7. Superman Meets Jerry! (1968)

Now technically, Superman was actually making an appearance in Jerry Lewis’s series, The Adventures of Jerry Lewis: a real series of comic books which really existed, and took up the mantle after The Adventures of Dean Martin and Jerry Lewis finished its run. Superman’s adventure with Jerry is decidedly less heroic than usual; this time, Jerry steals the super suit and Supes has to jet in to get it back, leaving Jerry naked and facing down a gang of thugs. Dick move, Superman. Dick move.


6. Superman/Thundercats (2004)

This recent entry is an alternate-dimension romp which answers the age-old question: what would happen if Superman and Cheetara met? Oh, wait – no one ever asked that! Well, tough luck, because it happened. The Thundercats are thrown into Metropolis while battling Mumm-Ra’s mutants in front of a convenient dimensional portal, and it all ends with Supes and Lois putting the Eye of Thundra on display in their love shack/Fortress of Solitude. Obviously.



5. Superman and the Masters of the Universe (1982)

The early ’80s brought us a match-up we never even knew we wanted: the Man of Steel versus He-Man. After conveniently flying through yet another dimensional portal (funny how those seem to be popping up all over the place on this list), Superman finds himself in Eternia.

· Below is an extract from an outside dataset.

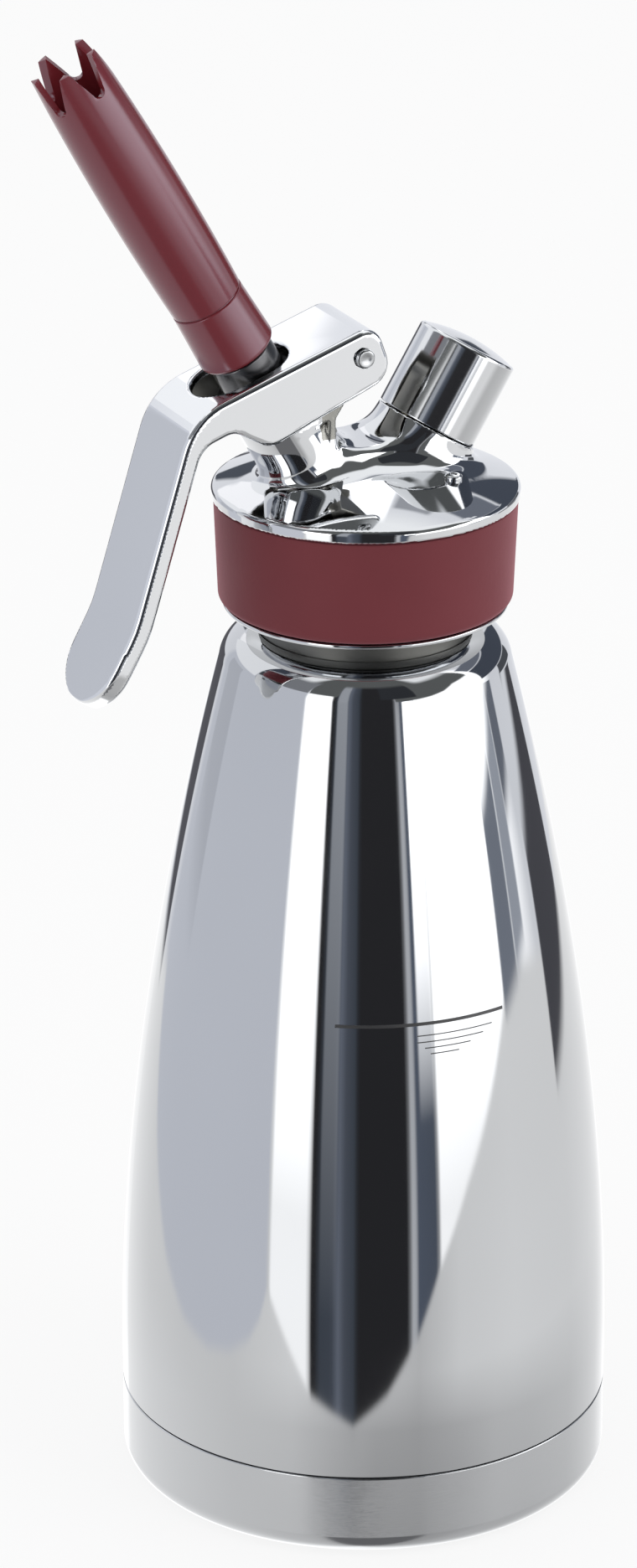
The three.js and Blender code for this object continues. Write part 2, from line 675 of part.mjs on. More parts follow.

Vulnerable to both kryptonite and magic, Supes falls prey to one of Skeletor’s spells and is forced to fight He-Man at Skeletor’s behest. There are a lot of muscles in this one-off.

Orson Welles

4. Superman: Black Magic on Mars (1950)

Stay with me here, folks, because I’m not making any of this up. After accidentally stumbling upon an empty, automated rocket in the mountains, Orson Welles clambers in and finds himself shot off to Mars. Welles is greeted by good ol’ fashioned little green Martian men, who model themselves after Hitler and the Nazis, and offer Welles the position of Martian Minister for Propaganda. Welles manages to escape and send a broadcast from the Martian broadcasting centre to Superman on Earth, pleading to be saved. While waiting for Superman to arrive, Welles distracts the Martians with magic tricks. After returning Welles to Earth, Clark pitches the whole story to Perry White, who rejects it on the grounds of being way too ridiculous.


You guys should have listened to Perry. He knows what’s up.


3. Lucy and Superman (1957)

And now, for something completely different… During the sixth season of the incredibly popular sitcom I Love Lucy, the Ricardo household is visited by – who else! – Superman, played by George Reeves. The episode basically revolves around Lucy and Ricky trying to snag Superman to show up at their son’s birthday party, but ends with some hijinks where Lucy ultimately has to be saved from teetering off a high ledge by the Man of Steel.  I assume at some point she also has some ‘splainin’ to do.

Pat Boone

2. Superman’s Girlfriend Lois Lane: Superman’s Mystery Song (1959)


In case you forgot that misogyny existed, I present to you the Superman’s Girlfriend Lois Lane series from the late ’50s. In Superman’s Mystery Song, Lois becomes obsessed with Pat Boone – and who isn’t, amirite ladies?? In order to grab an interview with the singer for the paper, Superman abducts Boone after his concert and flies him to Daily Planet headquarters – totally normal and acceptable behaviour! Boone runs into Lois, and instantly loves her voice so much that he just has to do a duet with her. About Superman, of course. But then, dickery! Supes does everything within his power to make sure their duet doesn’t become a hit! He says it’s because the song could “compromise his secret identity,” but we all know that Clark was jealous and just didn’t want Lois to succeed at something with another man. Awkward!

Quik Bunny

1. Superman Meets the Quik Bunny (1987)

I’d like to be able to tell you that DC sold out and were doing this for a quick buck, but in reality, the Quik Bunny comic crossover was given away to kids for free, so I really can’t think of any excuse for this one except terrible advertising. The jarring difference in animation style between Supes and the Bunny is hilarious on the cover alone, and just becomes more ludicrous throughout the rest of the comic. Superman and the Quik Bunny have to fight the Weather Wizard and… oh, it doesn’t really matter, does it? There’s an ethnically diverse group of children and the Bunny saves the day by drinking Nestle Quik. The moral of the story is that even Superman is not above whoring himself out for capitalism.